=== Data provided ===

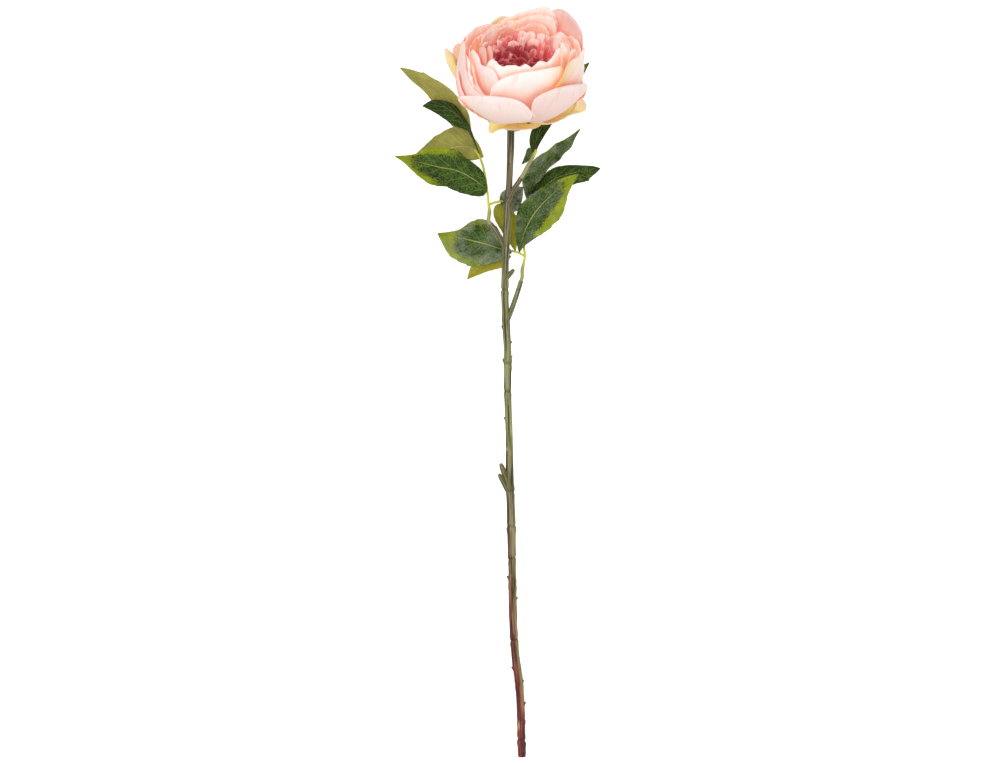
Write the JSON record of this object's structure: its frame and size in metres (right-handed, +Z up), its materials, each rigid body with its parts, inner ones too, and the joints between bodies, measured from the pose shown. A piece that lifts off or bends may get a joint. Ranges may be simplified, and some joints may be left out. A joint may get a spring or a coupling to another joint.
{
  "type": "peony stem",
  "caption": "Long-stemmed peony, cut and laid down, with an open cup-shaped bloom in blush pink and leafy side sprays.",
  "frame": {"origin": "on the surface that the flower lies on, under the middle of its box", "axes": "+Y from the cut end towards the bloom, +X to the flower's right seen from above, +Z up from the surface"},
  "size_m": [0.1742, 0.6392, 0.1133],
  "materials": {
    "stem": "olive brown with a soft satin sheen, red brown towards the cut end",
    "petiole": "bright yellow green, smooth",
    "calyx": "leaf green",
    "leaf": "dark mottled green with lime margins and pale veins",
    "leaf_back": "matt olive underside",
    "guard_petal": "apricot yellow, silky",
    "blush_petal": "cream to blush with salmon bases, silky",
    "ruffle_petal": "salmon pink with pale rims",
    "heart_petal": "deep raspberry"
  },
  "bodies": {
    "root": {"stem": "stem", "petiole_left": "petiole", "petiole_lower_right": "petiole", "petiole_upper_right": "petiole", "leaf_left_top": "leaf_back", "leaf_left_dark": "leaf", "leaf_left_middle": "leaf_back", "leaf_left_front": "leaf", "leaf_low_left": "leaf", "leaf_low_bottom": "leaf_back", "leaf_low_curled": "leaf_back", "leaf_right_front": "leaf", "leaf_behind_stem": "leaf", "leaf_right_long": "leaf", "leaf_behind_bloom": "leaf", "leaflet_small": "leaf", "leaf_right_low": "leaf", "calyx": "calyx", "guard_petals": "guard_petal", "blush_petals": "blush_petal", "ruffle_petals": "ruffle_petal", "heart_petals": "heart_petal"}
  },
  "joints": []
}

===

[Directive] The data above must be returned in full, exactly as written.

[Output]
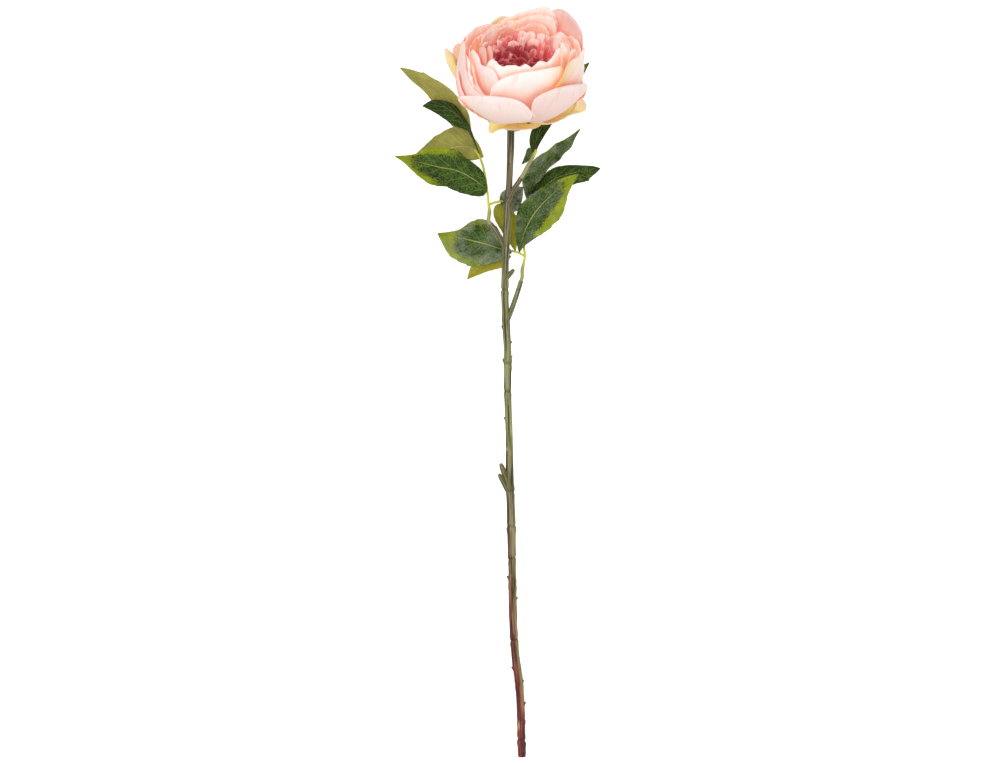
Write the JSON record of this object's structure: its frame and size in metres (right-handed, +Z up), its materials, each rigid body with its parts, inner ones too, and the joints between bodies, measured from the pose shown. A piece that lifts off or bends may get a joint. Ranges may be simplified, and some joints may be left out. A joint may get a spring or a coupling to another joint.
{
  "type": "peony stem",
  "caption": "Long-stemmed peony, cut and laid down, with an open cup-shaped bloom in blush pink and leafy side sprays.",
  "frame": {"origin": "on the surface that the flower lies on, under the middle of its box", "axes": "+Y from the cut end towards the bloom, +X to the flower's right seen from above, +Z up from the surface"},
  "size_m": [0.1742, 0.6392, 0.1133],
  "materials": {
    "stem": "olive brown with a soft satin sheen, red brown towards the cut end",
    "petiole": "bright yellow green, smooth",
    "calyx": "leaf green",
    "leaf": "dark mottled green with lime margins and pale veins",
    "leaf_back": "matt olive underside",
    "guard_petal": "apricot yellow, silky",
    "blush_petal": "cream to blush with salmon bases, silky",
    "ruffle_petal": "salmon pink with pale rims",
    "heart_petal": "deep raspberry"
  },
  "bodies": {
    "root": {"stem": "stem", "petiole_left": "petiole", "petiole_lower_right": "petiole", "petiole_upper_right": "petiole", "leaf_left_top": "leaf_back", "leaf_left_dark": "leaf", "leaf_left_middle": "leaf_back", "leaf_left_front": "leaf", "leaf_low_left": "leaf", "leaf_low_bottom": "leaf_back", "leaf_low_curled": "leaf_back", "leaf_right_front": "leaf", "leaf_behind_stem": "leaf", "leaf_right_long": "leaf", "leaf_behind_bloom": "leaf", "leaflet_small": "leaf", "leaf_right_low": "leaf", "calyx": "calyx", "guard_petals": "guard_petal", "blush_petals": "blush_petal", "ruffle_petals": "ruffle_petal", "heart_petals": "heart_petal"}
  },
  "joints": []
}